→ DATA EXTRACT
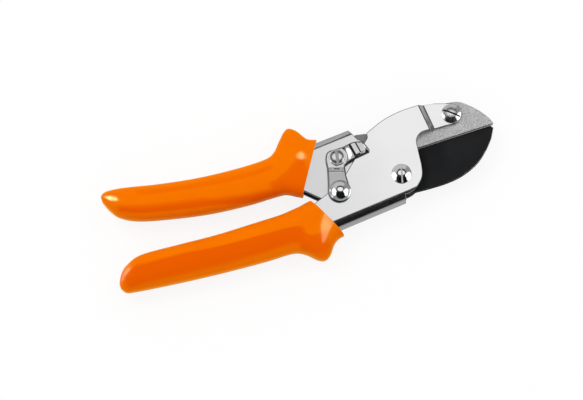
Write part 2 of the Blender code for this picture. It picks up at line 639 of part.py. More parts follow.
def seat(low, rise, x, y):
    """A flanged peg on a spine, pointing along Y."""
    shape = lathe([(0.0, 0.0), (SEAT_FLANGE_RADIUS, 0.0), (SEAT_FLANGE_RADIUS, SEAT_FLANGE),
                   (SEAT_PEG_RADIUS, SEAT_FLANGE), (SEAT_PEG_RADIUS, SEAT_PEG), (0.0, SEAT_PEG)],
                  0.0, 0.0, SMALL_ROUND)
    shape.transform(Matrix.Translation((0, 0, -MIDDLE)))
    turn = Matrix.Rotation(math.radians(-90.0 * rise), 4, "X")
    shape.transform(Matrix.Translation((x, y, MIDDLE)) @ turn)
    return shape


def build_spring(steel, upper):
    slope_allowance = 2 * GAP
    floor = spine_height(LOWER_SPINE_FRONT, LOWER_SPINE_BEND, SPRING_X) + SHEET + slope_allowance
    roof = spine_height(UPPER_SPINE_FRONT, UPPER_SPINE_BEND, SPRING_X) - SHEET - slope_allowance
    add_object("spring_seat_lower", seat(floor, 1, SPRING_X, floor), steel)
    add_object("spring_seat_upper", seat(roof, -1, SPRING_X, roof), steel, upper)
    start = floor + SEAT_FLANGE + GAP + SPRING_WIRE / 2
    end = roof - SEAT_FLANGE - GAP - SPRING_WIRE / 2
    curve = bpy.data.curves.new("return_spring", "CURVE")
    curve.dimensions = "3D"
    curve.bevel_depth = SPRING_WIRE / 2
    curve.bevel_resolution = 1
    curve.use_fill_caps = True
    spline = curve.splines.new("POLY")
    count = SPRING_TURNS * POINTS_PER_TURN + 1
    spline.points.add(count - 1)
    for i in range(count):
        angle = FULL_TURN * i / POINTS_PER_TURN
        spline.points[i].co = (SPRING_X + SPRING_RADIUS * math.cos(angle),
                               start + (end - start) * i / (count - 1),
                               MIDDLE + SPRING_RADIUS * math.sin(angle), 1.0)
    least = (end - start) / SPRING_TURNS - SPRING_WIRE
    print("return_spring: least gap between turns", round(least * 1000, 2), "mm")
    item = bpy.data.objects.new("return_spring", curve)
    bpy.context.collection.objects.link(item)
    curve.materials.append(steel)


# Grips

def rounded_section(x, low, high, half, corner):
    """A rounded rectangle across the grip at one station."""
    corner = min(corner, 0.48 * (high - low), 0.95 * half)
    points = []
    for cy, cz, start in ((high - corner, half - corner, 0), (low + corner, half - corner, 90),
                          (low + corner, corner - half, 180), (high - corner, corner - half, 270)):
        for i in range(GRIP_SIDE_STEPS + 1):
            angle = math.radians(start + 90 * i / GRIP_SIDE_STEPS)
            points.append((x, cy + corner * math.cos(angle), MIDDLE + cz + corner * math.sin(angle)))
    return points


def grip_body(stations, front):
    """A lofted sleeve blank, cut off along its slanted front edge."""
    shape = bmesh.new()
    run = smooth_run(stations, GRIP_SPAN_STEPS)
    tip = run[0][0]
    rings = []
    for x, low, high in run:
        share = min((x - tip) / TIP_LENGTH, 1.0)
        rounding = math.sqrt(max(1.0 - (1.0 - share) ** 2, 0.0))
        half = TIP_THICKNESS / 4 + (GRIP_THICKNESS / 2 - TIP_THICKNESS / 4) * rounding
        rings.append([shape.verts.new(p) for p in rounded_section(x, low, high, half, GRIP_CORNER)])
    for near, away in zip(rings, rings[1:]):
        count = len(near)
        for i in range(count):
            shape.faces.new((near[i], near[(i + 1) % count], away[(i + 1) % count], away[i]))
    shape.faces.new(rings[0])
    shape.faces.new(rings[-1])
    bmesh.ops.recalc_face_normals(shape, faces=shape.faces)
    top, foot = Vector(front[0]), Vector(front[1])
    line = foot - top
    normal = Vector((-line.y, line.x, 0.0))
    if normal.x < 0:
        normal.negate()
    everything = list(shape.verts) + list(shape.edges) + list(shape.faces)
    bmesh.ops.bisect_plane(shape, geom=everything, plane_co=(top.x, top.y, MIDDLE),
                           plane_no=normal, clear_outer=True, dist=1e-7)
    open_edges = [edge for edge in shape.edges if edge.is_boundary]
    bmesh.ops.contextual_create(shape, geom=open_edges)
    return shape


def build_grips(material, upper):
    lower = grip_body(LOWER_GRIP, LOWER_GRIP_FRONT)
    half = LOWER_OUT + GAP
    lower = cut(lower, prism(lower_tang_outline(GAP), -half, half))
    add_object("lower_grip", lower, material)
    half = UPPER_OUT + GAP
    sleeve = grip_body(UPPER_GRIP, UPPER_GRIP_FRONT)
    sleeve = cut(sleeve, prism(upper_tang_outline(GAP), -half, half))
    add_object("upper_grip", sleeve, material, upper)


def main():
    clear_scene()
    bright = finish_material("polished_steel", (0.80, 0.80, 0.82), 0.15, 1.0)
    steel = finish_material("plain_steel", (0.62, 0.62, 0.64), 0.35, 1.0)
    matte = finish_material("blasted_steel", (0.42, 0.43, 0.44), 0.60, 1.0)
    coated = finish_material("black_coating", (0.014, 0.014, 0.015), 0.45, 0.0)
    orange = finish_material("orange_plastic", (0.90, 0.20, 0.01), 0.25, 0.0)
    upper = axis_empty("upper_axis", 0.0, 0.0)
    latch = axis_empty("latch_axis", *LATCH_AT)
    build_lower_frame(bright)
    build_upper_frame(bright, upper)
    build_blade(coated, upper)
    build_anvil(matte)
    build_pivot(steel, bright, upper)
    build_anvil_screw(steel, bright)
    build_rivets(steel, upper)
    build_lock_lever(bright, latch)
    build_latch_fasteners(steel, bright, upper)
    build_stud(bright)
    build_spring(steel, upper)
    build_grips(orange, upper)


main()
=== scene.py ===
"""Anvil pruning shears, dressed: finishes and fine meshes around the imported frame."""

import json
import math
import sys

import bmesh
import bpy
from mathutils import Matrix, Vector
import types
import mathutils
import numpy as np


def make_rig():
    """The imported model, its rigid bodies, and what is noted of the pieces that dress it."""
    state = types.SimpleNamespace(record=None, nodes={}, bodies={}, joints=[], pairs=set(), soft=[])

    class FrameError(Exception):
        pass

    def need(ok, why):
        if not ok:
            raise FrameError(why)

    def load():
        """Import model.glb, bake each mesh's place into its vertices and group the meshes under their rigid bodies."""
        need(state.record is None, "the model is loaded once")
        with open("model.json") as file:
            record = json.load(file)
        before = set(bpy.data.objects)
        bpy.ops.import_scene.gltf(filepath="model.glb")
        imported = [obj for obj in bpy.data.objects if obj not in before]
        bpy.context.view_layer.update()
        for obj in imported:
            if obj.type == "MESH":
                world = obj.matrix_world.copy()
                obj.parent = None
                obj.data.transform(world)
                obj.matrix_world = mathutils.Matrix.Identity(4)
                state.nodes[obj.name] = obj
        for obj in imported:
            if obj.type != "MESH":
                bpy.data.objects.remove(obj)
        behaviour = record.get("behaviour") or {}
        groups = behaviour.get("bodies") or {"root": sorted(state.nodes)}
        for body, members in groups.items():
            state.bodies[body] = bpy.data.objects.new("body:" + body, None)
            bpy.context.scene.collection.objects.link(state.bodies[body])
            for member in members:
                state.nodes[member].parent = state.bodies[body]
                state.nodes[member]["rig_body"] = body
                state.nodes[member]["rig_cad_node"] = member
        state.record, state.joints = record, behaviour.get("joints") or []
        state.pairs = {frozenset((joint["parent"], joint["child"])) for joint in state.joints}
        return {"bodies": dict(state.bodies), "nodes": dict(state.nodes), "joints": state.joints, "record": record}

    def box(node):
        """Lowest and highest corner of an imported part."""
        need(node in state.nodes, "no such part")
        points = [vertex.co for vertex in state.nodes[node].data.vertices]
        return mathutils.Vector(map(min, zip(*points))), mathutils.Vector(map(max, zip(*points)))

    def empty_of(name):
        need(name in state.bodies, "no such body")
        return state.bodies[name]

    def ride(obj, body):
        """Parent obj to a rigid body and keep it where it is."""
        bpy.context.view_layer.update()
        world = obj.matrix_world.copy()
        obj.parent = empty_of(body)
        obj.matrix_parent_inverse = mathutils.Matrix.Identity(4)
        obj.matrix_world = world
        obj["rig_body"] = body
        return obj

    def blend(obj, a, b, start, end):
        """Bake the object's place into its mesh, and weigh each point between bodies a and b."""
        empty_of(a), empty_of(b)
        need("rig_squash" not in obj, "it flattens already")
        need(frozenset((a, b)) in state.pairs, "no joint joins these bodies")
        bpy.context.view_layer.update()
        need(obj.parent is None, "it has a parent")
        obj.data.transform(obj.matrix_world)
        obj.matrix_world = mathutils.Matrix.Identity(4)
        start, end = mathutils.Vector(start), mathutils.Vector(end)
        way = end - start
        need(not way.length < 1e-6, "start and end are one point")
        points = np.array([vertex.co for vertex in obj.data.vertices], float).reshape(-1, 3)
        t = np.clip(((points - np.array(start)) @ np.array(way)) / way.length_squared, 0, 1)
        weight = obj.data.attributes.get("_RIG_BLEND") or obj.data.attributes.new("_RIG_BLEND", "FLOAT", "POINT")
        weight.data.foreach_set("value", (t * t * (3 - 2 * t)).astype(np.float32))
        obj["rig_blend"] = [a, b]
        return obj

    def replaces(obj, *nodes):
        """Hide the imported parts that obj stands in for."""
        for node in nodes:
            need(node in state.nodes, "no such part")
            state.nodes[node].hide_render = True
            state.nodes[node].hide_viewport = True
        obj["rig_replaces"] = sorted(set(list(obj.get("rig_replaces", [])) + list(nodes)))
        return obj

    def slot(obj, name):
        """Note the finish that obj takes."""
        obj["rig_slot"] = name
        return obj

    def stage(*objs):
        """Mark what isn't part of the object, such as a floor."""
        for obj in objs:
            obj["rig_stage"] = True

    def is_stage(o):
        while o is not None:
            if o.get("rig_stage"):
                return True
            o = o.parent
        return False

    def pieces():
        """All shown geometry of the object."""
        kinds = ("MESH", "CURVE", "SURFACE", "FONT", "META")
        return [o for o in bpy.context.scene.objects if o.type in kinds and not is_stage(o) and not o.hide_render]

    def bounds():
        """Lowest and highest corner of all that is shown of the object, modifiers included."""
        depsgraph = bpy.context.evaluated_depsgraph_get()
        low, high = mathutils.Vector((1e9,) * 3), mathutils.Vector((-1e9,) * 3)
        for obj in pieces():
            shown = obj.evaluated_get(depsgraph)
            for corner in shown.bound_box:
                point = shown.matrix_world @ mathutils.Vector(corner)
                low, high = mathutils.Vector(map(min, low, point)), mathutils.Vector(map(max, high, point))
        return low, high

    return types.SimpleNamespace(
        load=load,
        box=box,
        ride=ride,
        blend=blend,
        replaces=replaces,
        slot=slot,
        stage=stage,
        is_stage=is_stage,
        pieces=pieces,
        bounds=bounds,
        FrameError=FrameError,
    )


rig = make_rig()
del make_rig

bl_info = {
    "name": "Anvil Pruning Shears",
    "version": (1, 0, 0),
    "blender": (4, 5, 0),
    "location": "View3D > Sidebar > Shears",
    "description": "Builds the looks of a pair of anvil pruning shears around their solid frame",
    "category": "Object",
}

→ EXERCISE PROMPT
Return, unchanged, each line from the line containing "return low, high" through the last line of the material.

→ RESPONSE
        return low, high

    return types.SimpleNamespace(
        load=load,
        box=box,
        ride=ride,
        blend=blend,
        replaces=replaces,
        slot=slot,
        stage=stage,
        is_stage=is_stage,
        pieces=pieces,
        bounds=bounds,
        FrameError=FrameError,
    )


rig = make_rig()
del make_rig

bl_info = {
    "name": "Anvil Pruning Shears",
    "version": (1, 0, 0),
    "blender": (4, 5, 0),
    "location": "View3D > Sidebar > Shears",
    "description": "Builds the looks of a pair of anvil pruning shears around their solid frame",
    "category": "Object",
}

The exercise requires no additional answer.